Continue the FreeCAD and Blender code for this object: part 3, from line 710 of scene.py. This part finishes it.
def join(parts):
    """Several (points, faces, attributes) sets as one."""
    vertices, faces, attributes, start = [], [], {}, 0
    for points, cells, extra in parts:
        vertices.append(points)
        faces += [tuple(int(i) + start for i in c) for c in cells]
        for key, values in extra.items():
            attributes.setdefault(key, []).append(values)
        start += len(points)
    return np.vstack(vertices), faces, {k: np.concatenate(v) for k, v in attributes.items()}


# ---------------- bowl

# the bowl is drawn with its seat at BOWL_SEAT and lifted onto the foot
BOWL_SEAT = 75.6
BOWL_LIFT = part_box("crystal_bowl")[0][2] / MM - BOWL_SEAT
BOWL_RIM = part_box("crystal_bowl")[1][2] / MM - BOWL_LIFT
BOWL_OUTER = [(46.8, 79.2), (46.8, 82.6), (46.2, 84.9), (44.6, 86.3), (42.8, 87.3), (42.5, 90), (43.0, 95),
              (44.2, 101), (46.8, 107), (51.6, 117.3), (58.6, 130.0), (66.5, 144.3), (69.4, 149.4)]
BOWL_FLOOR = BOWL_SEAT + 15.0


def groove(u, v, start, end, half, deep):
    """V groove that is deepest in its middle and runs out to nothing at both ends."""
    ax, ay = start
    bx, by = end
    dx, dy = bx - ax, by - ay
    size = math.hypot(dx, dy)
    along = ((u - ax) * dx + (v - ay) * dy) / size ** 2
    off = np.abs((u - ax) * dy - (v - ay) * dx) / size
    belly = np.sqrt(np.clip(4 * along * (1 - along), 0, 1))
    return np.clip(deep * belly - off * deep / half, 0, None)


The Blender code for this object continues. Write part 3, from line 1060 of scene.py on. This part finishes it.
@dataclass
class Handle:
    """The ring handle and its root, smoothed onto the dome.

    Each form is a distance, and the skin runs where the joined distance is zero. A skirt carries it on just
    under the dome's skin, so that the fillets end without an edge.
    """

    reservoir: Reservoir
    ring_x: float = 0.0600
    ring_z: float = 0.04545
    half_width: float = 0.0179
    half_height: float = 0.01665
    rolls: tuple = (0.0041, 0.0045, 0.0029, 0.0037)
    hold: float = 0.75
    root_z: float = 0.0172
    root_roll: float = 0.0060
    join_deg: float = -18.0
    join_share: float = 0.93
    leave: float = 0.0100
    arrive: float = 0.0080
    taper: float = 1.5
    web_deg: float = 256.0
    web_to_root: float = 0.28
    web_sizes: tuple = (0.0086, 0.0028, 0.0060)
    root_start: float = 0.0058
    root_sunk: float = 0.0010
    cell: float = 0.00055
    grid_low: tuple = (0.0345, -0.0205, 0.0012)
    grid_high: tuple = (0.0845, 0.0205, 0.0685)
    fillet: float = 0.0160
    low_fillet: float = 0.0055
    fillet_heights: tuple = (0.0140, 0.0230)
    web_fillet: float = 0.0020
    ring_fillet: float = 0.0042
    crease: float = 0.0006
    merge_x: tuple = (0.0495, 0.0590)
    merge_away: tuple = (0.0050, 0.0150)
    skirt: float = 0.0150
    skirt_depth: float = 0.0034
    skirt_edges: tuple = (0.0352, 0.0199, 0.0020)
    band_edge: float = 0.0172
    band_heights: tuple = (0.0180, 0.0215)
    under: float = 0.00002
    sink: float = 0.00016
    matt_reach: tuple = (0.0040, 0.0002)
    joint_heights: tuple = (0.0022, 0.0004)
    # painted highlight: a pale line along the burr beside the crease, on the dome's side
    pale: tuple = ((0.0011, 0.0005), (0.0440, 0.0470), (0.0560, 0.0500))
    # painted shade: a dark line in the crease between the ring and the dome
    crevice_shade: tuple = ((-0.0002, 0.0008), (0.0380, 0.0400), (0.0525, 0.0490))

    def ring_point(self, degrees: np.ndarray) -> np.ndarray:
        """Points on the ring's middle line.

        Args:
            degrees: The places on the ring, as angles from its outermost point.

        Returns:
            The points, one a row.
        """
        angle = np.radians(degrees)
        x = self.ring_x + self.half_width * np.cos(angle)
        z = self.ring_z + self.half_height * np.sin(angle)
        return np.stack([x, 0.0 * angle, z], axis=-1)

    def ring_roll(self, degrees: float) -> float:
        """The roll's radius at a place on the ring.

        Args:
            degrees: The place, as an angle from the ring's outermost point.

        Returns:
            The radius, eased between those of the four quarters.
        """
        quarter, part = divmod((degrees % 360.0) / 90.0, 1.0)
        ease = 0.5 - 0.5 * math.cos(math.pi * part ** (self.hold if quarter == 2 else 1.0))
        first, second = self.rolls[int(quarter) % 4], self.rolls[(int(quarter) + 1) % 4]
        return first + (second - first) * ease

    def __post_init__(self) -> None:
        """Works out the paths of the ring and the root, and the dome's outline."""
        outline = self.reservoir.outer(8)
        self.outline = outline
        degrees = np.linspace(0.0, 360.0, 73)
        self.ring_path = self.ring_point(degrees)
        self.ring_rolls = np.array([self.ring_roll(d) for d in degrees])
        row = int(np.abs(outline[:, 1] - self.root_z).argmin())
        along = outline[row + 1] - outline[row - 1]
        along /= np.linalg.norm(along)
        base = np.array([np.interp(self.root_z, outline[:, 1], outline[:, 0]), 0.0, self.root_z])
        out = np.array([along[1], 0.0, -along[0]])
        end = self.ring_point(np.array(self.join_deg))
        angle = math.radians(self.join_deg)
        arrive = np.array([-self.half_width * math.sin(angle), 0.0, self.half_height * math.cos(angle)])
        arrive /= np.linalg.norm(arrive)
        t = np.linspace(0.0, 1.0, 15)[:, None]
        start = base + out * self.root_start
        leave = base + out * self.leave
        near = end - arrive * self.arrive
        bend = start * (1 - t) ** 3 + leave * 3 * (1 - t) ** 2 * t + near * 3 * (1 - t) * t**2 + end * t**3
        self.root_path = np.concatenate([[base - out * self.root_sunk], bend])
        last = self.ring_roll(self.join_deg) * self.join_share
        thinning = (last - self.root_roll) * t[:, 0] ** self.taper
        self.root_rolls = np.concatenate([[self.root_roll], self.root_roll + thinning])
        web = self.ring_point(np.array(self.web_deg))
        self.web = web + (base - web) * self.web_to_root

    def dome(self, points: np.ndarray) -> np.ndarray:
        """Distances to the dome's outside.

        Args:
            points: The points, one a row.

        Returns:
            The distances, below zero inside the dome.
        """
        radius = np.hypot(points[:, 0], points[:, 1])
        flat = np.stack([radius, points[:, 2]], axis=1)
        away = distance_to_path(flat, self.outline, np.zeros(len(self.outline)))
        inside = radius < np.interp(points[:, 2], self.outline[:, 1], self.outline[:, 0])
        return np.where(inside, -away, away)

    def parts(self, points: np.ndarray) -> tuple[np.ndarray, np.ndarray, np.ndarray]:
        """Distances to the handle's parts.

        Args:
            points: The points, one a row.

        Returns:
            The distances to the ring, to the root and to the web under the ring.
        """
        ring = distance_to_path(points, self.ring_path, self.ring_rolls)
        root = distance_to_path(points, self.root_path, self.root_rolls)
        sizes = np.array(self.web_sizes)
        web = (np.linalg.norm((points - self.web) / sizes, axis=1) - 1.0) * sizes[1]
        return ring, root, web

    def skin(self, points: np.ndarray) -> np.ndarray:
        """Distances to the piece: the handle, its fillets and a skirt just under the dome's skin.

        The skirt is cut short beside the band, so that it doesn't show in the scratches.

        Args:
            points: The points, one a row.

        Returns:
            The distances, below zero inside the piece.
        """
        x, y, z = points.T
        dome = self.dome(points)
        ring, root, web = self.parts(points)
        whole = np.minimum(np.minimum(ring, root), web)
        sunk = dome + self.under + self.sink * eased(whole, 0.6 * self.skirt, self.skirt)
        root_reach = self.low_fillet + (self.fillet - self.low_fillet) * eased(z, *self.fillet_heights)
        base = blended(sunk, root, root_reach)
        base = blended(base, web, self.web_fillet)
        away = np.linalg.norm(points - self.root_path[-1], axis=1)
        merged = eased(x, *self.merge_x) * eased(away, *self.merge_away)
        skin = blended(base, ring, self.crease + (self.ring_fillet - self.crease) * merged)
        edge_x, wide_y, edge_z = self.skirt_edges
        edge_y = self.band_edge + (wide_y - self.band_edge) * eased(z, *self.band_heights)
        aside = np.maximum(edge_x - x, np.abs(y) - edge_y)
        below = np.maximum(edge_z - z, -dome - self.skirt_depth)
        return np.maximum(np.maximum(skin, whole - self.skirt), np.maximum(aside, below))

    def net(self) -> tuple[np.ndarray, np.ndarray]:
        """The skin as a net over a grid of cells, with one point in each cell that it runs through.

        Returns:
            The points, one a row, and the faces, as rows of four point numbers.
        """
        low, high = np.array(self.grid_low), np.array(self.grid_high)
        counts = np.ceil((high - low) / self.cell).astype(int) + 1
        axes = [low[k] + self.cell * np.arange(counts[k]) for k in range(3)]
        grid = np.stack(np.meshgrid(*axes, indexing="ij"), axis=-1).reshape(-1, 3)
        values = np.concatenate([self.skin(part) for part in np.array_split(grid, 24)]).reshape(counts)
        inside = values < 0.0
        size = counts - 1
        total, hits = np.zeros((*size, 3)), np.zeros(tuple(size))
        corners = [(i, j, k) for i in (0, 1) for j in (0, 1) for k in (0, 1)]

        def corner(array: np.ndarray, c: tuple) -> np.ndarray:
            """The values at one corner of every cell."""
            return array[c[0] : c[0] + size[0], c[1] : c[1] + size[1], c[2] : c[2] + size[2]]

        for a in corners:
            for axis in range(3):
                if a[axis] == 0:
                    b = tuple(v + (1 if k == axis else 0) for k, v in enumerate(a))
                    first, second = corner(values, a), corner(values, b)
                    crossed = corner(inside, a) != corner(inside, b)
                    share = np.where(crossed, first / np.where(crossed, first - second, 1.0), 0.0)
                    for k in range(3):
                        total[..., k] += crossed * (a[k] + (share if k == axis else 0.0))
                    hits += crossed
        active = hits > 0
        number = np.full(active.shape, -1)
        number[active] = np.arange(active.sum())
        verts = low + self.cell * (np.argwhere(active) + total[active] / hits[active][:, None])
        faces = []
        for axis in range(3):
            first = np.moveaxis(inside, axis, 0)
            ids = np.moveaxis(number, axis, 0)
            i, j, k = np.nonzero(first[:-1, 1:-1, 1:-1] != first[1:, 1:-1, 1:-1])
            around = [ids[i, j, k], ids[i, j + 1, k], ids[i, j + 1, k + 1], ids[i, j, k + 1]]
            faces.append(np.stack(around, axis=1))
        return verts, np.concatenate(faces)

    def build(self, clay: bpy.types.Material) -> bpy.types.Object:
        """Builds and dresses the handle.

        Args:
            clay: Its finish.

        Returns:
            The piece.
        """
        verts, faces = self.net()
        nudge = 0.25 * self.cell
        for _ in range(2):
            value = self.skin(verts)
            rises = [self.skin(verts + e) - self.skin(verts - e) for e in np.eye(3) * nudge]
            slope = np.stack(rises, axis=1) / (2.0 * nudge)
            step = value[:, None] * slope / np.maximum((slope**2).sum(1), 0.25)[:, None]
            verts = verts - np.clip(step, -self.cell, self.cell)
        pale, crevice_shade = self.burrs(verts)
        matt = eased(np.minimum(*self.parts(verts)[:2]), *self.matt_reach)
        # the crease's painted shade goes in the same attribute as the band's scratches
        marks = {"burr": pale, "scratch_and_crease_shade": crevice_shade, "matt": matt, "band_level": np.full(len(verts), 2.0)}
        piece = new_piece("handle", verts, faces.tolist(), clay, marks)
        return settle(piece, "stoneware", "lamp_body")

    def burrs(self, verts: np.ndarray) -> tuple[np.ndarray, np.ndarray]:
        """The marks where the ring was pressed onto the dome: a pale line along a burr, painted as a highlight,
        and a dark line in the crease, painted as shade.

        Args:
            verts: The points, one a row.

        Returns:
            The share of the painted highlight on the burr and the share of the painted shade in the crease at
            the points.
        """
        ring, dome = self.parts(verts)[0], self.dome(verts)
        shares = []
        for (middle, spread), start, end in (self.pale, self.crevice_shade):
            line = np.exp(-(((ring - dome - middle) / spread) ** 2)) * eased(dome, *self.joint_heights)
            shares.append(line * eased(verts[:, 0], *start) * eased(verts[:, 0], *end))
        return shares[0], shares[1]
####
> **Short task**: Your task is to print the lines from the one containing "The Blender code" through the one containing "0.0400), (0.0525, 0.0490))", exactly and with nothing added.

> **Exercise output**:
The Blender code for this object continues. Write part 3, from line 1060 of scene.py on. This part finishes it.
@dataclass
class Handle:
    """The ring handle and its root, smoothed onto the dome.

    Each form is a distance, and the skin runs where the joined distance is zero. A skirt carries it on just
    under the dome's skin, so that the fillets end without an edge.
    """

    reservoir: Reservoir
    ring_x: float = 0.0600
    ring_z: float = 0.04545
    half_width: float = 0.0179
    half_height: float = 0.01665
    rolls: tuple = (0.0041, 0.0045, 0.0029, 0.0037)
    hold: float = 0.75
    root_z: float = 0.0172
    root_roll: float = 0.0060
    join_deg: float = -18.0
    join_share: float = 0.93
    leave: float = 0.0100
    arrive: float = 0.0080
    taper: float = 1.5
    web_deg: float = 256.0
    web_to_root: float = 0.28
    web_sizes: tuple = (0.0086, 0.0028, 0.0060)
    root_start: float = 0.0058
    root_sunk: float = 0.0010
    cell: float = 0.00055
    grid_low: tuple = (0.0345, -0.0205, 0.0012)
    grid_high: tuple = (0.0845, 0.0205, 0.0685)
    fillet: float = 0.0160
    low_fillet: float = 0.0055
    fillet_heights: tuple = (0.0140, 0.0230)
    web_fillet: float = 0.0020
    ring_fillet: float = 0.0042
    crease: float = 0.0006
    merge_x: tuple = (0.0495, 0.0590)
    merge_away: tuple = (0.0050, 0.0150)
    skirt: float = 0.0150
    skirt_depth: float = 0.0034
    skirt_edges: tuple = (0.0352, 0.0199, 0.0020)
    band_edge: float = 0.0172
    band_heights: tuple = (0.0180, 0.0215)
    under: float = 0.00002
    sink: float = 0.00016
    matt_reach: tuple = (0.0040, 0.0002)
    joint_heights: tuple = (0.0022, 0.0004)
    # painted highlight: a pale line along the burr beside the crease, on the dome's side
    pale: tuple = ((0.0011, 0.0005), (0.0440, 0.0470), (0.0560, 0.0500))
    # painted shade: a dark line in the crease between the ring and the dome
    crevice_shade: tuple = ((-0.0002, 0.0008), (0.0380, 0.0400), (0.0525, 0.0490))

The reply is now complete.